La collezione è composta da quattro libri con 182 "Sentenze". Il primo (48 "Sentenze") tratta della Divinità (Trinità, Prescienza, Provvidenza, Onnipotenza). Il secondo (44 "Sentenze") della Creazione (la materia, i sei giorni della creazione, l'uomo, il peccato, la grazia). Il terzo (40 "Sentenze") discute dell'Incarnazione e della Redenzione (Virtù teologali, le leggi morali e civili, Comandamenti, incarnazione, redenzione e la natura di Cristo). Il quarto (50 "Sentenze") tratta dei Sacramenti e il fine ultimo (la Risurrezione, la Beatitudine futura). Così viene stabilito il piano di studi teologici fino al Rinascimento e oltre.
Contrariamente alla credenza comune, il libro di Lombardo è più che una raccolta di opere dei Padri della Chiesa. Tentando prima di tutto di fissare la dottrina cristiana sulla base di un gran numero di autorità (la Bibbia, Agostino d'Ippona, Sant'Ambrogio e Ilario di Poitiers sono i più citati. Giovanni Damasceno è citato per la prima volta in un'opera in latino), Lombardo utilizza il metodo delle distinzioni per esporre sotto la forma di articoli divisi e suddivisi l'insieme dei dogmi.
Disprezzando la dialettica e i dialettici che considera « chiacchieroni irrefrenabili più vanitosi che capaci », tuttavia utilizza sottili distinzioni al fine di riconciliare delle autorità in campi opposti. In tal modo, esso fornisce soluzioni intelligenti, coerente con la tradizione e i decreti dei concili; da allora sono diventate di competenza canonica questioni che all'epoca erano ancora controverse.
Sulla questione della Divinità, egli pensa che tutto è in Dio sotto forma di onniscienza, della conoscenza e della prescienza. Ma se la conoscenza e la prescienza sono nell'essenza divina, non tutto ciò che è nella conoscenza e la prescienza deve essere nella sua essenza. Così, il male è da lui escluso dall'essenza divina. Allo stesso modo, se Dio è potere divino assoluto, in presenza e essenza in tutta la realtà, tutta la realtà non è in lui. Così, la materia stessa si trova esclusa dall'esistenza di Dio. Inoltre, se Dio è onnisciente e onnipresente, non è definito da un luogo. È sempre, in ogni momento, ma il cambiamento non è in lui, ecc.

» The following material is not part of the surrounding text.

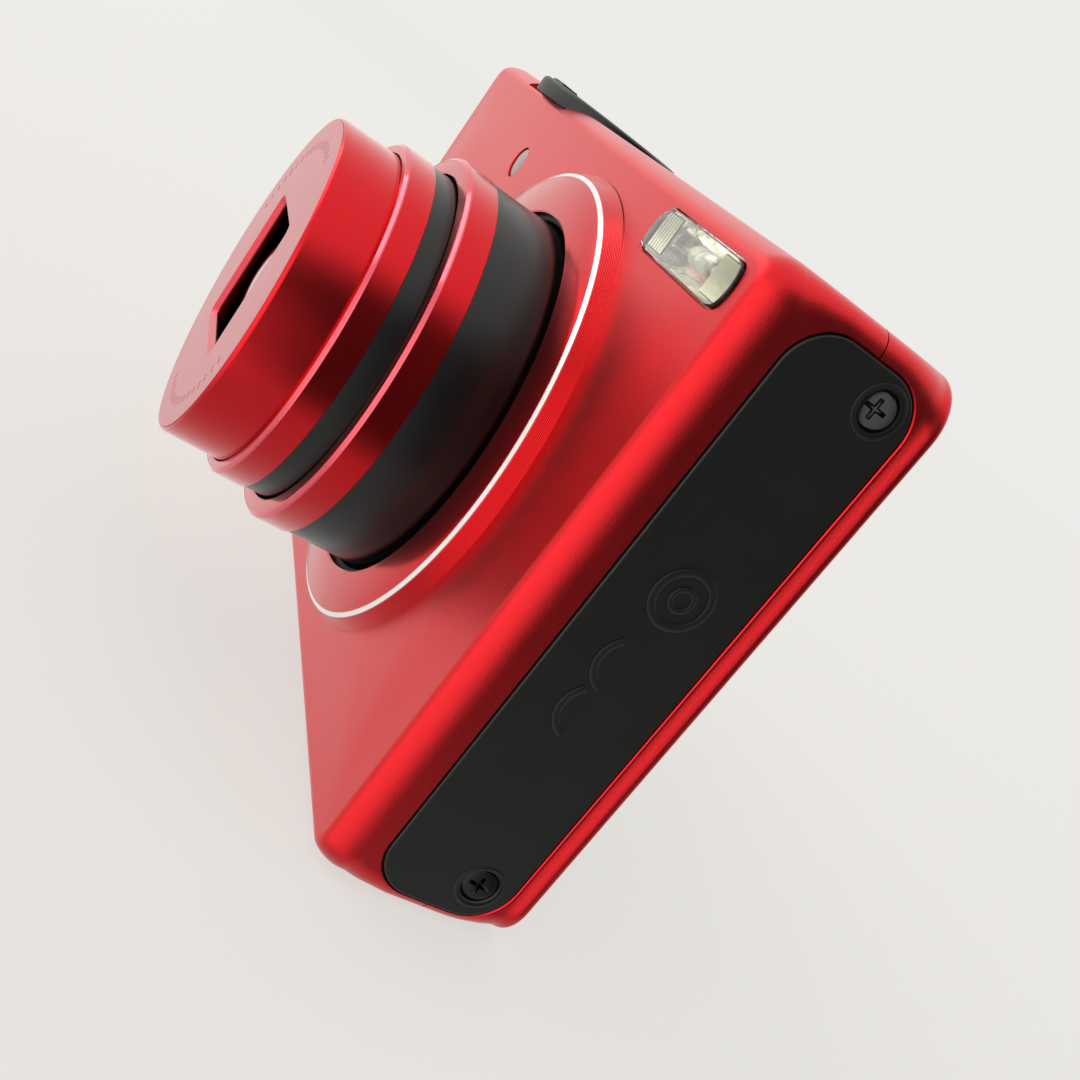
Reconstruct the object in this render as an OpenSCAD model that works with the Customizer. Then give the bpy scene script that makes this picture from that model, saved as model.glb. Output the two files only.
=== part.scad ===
// Pocket zoom camera, lens extended.  X is the width, -Y is the way the lens
// points, +Z is up.  The origin is the mouth of the tripod socket.

/* [Casing] */
// Width of the casing
body_w = 95.2; // [94.8:0.1:98]
// Height of the casing
body_h = 56; // [55.5:0.1:58]
// Depth behind the tripod axis, to the rear face
rear_y = 11; // [11:0.1:12]
// Depth in front of the tripod axis, to the middle of the front face
front_y = 7.2; // [7:0.1:7.5]
// Wall thickness of both shells
wall = 1.2; // [1:0.1:1.3]
// Corner radius of the casing at its front edge
corner_r = 3; // [3:0.1:3.6]
// Radius of the soft edge between the front and the sides
edge_r = 2.6; // [2.4:0.1:3]
// Where the front and the rear shell meet
seam_y = 3.3; // [3:0.1:4]

/* [Side cover] */
// Thickness of the side cover
cover_t = 1.1; // [0.9:0.1:1.3]
// Centre-to-centre distance of its two screws
cover_screw_span = 46.9; // [44:0.1:47.5]
// Depth position of the two screws
cover_screw_y = 6; // [5.8:0.1:6.4]

/* [Lens] */
// Lens axis, across
lens_x = 12.8; // [12:0.1:13.5]
// Lens axis, height
lens_z = 28.5; // [28:0.1:29]
// Radius of the trim ring at its base
ring_r = 23.7; // [23.4:0.1:24]
// Radius of the first (largest) stage
stage1_r = 18; // [17.9:0.05:18.1]
// Radius of the second stage
stage2_r = 16.2; // [16:0.05:16.3]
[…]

Per quanto riguarda l'onnipotenza divina, è contro il pensiero di Pietro Abelardo che Dio non vuole tutto quello che può. Naturalmente, tutto ciò che Dio vuole è in suo potere, ma non necessariamente vuole tutto quello che è in suo potere. Così, la necessità, ciò che è ritenuto necessario dagli uomini, è esclusa dalla onnipotenza. Dio fa quello che vuole liberamente.

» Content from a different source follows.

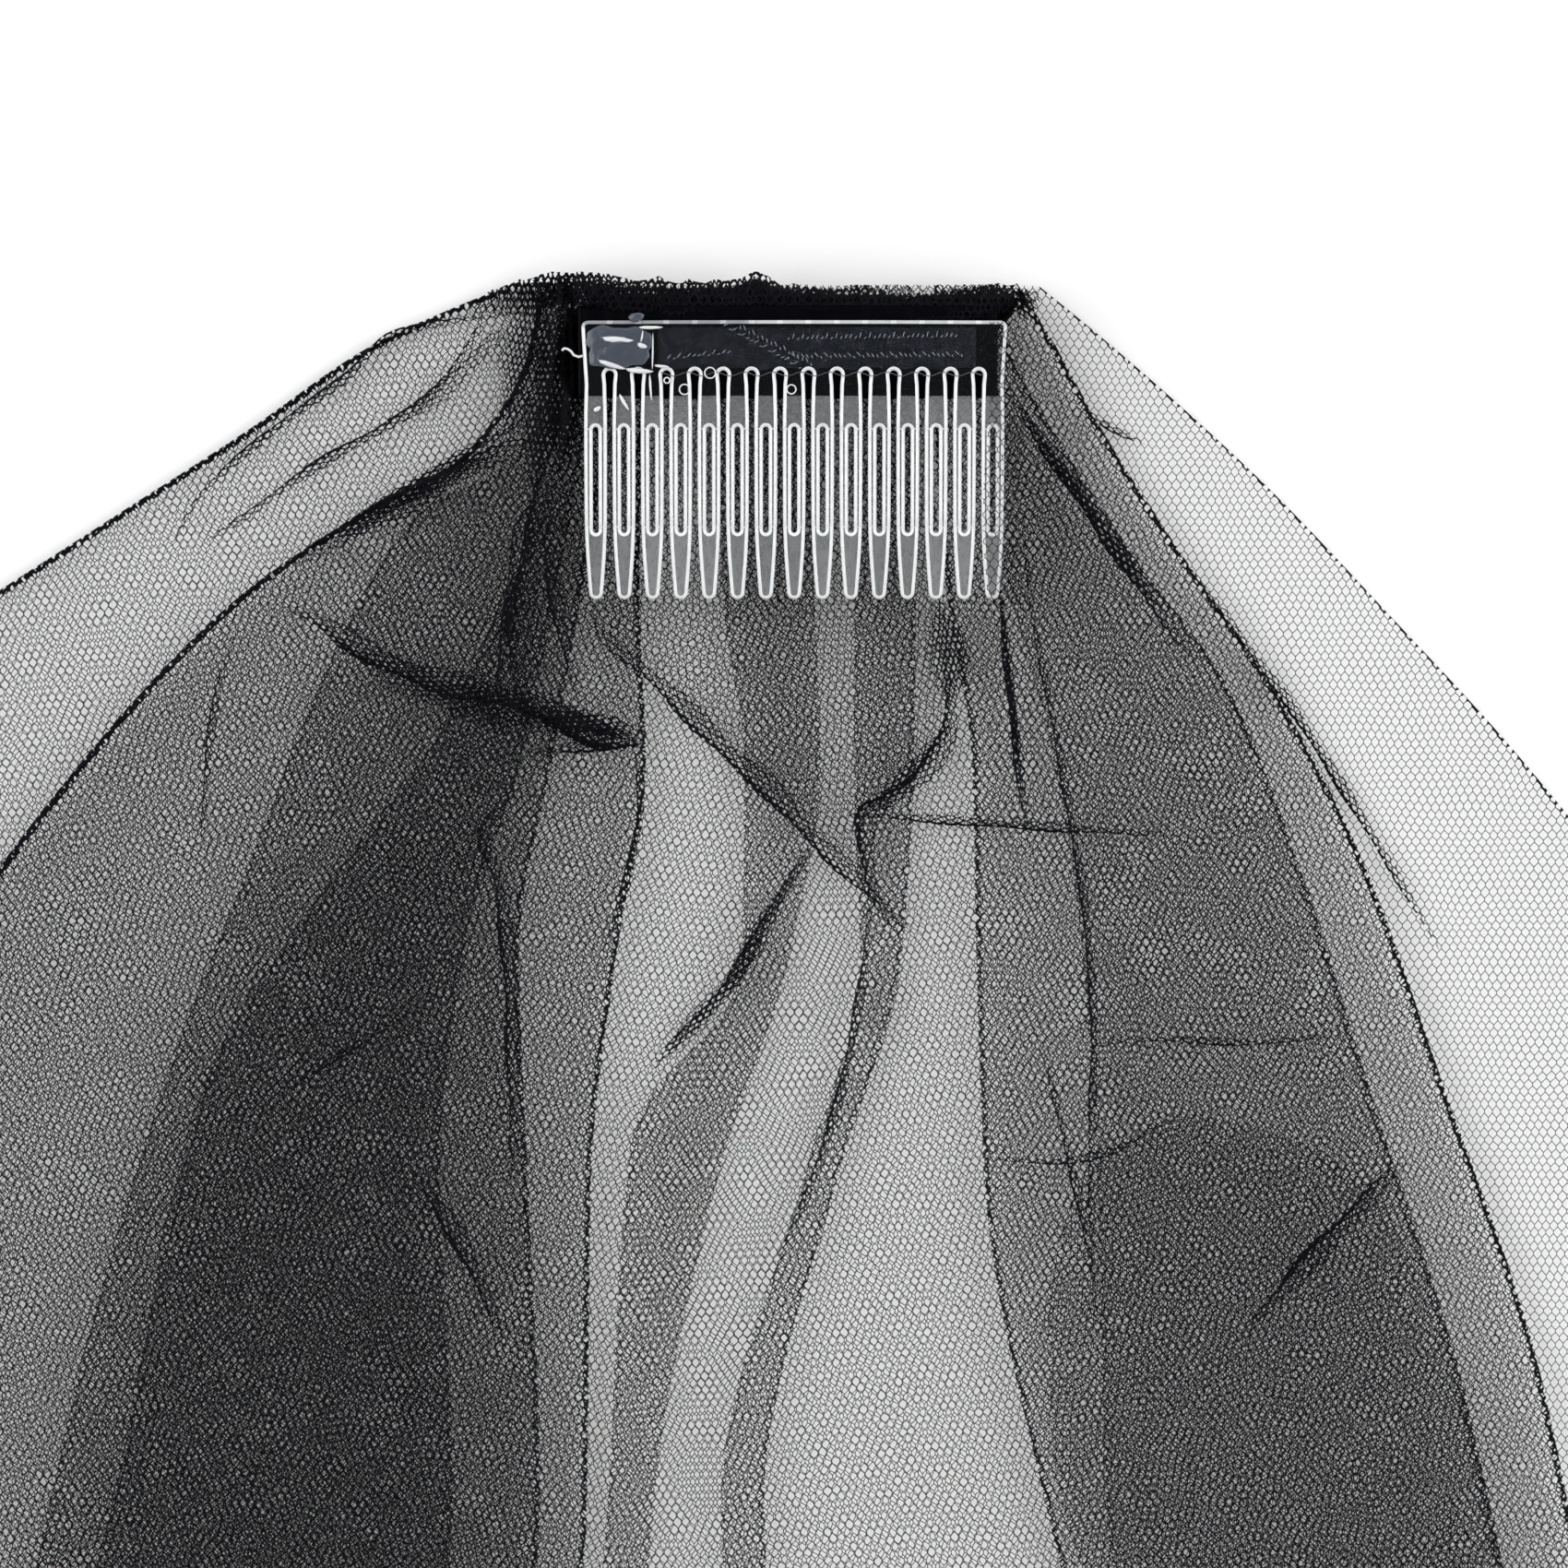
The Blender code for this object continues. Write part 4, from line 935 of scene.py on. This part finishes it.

Sulla questione della doppia natura, umana e divina di Cristo, il pensiero di Lombardo (contro Ugo di San Vittore che dice che la sapienza umana e divina si uniscono nel Verbo divino) che Gesù incarna in sé tutto quello che è a conoscenza del Padre, ma non può comprenderlo tanto distintamente quanto Lui, in virtù della materia sensibile che lo riveste. La Sapienza divina di Cristo è confermata insieme alla kenosis e ai suoi effetti reali. Tutto questo sembra ovvio, oggi, ma era ancora ben lungi dall'esserlo nel XII secolo.

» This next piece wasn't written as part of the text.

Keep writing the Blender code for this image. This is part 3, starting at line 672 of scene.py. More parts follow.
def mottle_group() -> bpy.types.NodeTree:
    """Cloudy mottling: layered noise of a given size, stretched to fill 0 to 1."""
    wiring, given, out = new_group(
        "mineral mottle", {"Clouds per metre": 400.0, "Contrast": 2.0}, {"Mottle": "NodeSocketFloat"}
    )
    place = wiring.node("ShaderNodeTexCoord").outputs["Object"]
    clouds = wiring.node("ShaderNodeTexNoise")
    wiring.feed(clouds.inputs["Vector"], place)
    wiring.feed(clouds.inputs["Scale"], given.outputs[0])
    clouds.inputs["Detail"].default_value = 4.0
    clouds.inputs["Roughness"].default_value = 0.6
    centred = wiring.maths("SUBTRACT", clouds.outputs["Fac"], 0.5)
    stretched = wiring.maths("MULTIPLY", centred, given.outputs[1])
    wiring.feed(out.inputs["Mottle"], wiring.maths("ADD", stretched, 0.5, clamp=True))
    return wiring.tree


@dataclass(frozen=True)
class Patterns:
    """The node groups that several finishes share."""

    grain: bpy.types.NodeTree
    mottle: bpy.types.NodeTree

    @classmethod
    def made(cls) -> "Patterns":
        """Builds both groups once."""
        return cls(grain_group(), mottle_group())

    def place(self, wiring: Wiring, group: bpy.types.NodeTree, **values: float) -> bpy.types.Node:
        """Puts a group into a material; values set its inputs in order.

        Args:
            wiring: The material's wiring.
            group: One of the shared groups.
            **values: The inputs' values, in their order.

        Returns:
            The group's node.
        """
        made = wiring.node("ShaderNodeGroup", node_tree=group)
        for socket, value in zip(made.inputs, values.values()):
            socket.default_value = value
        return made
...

Pietro Lombardo ebbe una disputatio con Gioacchino da Fiore sulla dottrina della Trinità. Nel 1215, al Concilio Lateranense IV papa Innocenzo III condannò Gioacchino, approvando espressamente le Sententiae.
La raccolta divenne in seguito uno dei libri di maggior successo nella teologia medievale. Nel frattempo, la Sorbona era divenuto il centro più importante della teologia scolastica.
Alessandro di Hales fu uno dei primi a tenere una lectio magistralis basata sulle Sentenze dopo il 1220. Da allora, una lezione sulle Sentenze del Lombardo fu una tappa obbligatorio nel percorso di studi universitario in teologia. Di solito, coincideva con la prima lezione indipendente del magister e costituiva spesso anche un'opera fondamentale per ulteriori riflessioni (Alberto Magno, san Bonaventura, Tommaso d'Aquino, Giovanni Duns Scoto, Guglielmo di Ockham). Ogni studente doveva ascoltare una lezione sulle Sentenze e, viceversa, ogni futuro teologo doveva tenere una lezione su di esse. Pertanto, esistono numerosi commenti, per lo più redatti a mano.
Le lezioni delle Sentenze furono tenute fino al XVI secolo, ad esempio da Martin Lutero nell'anno 1509/1510. I relativi documenti sono conservati a Erfurt.[1]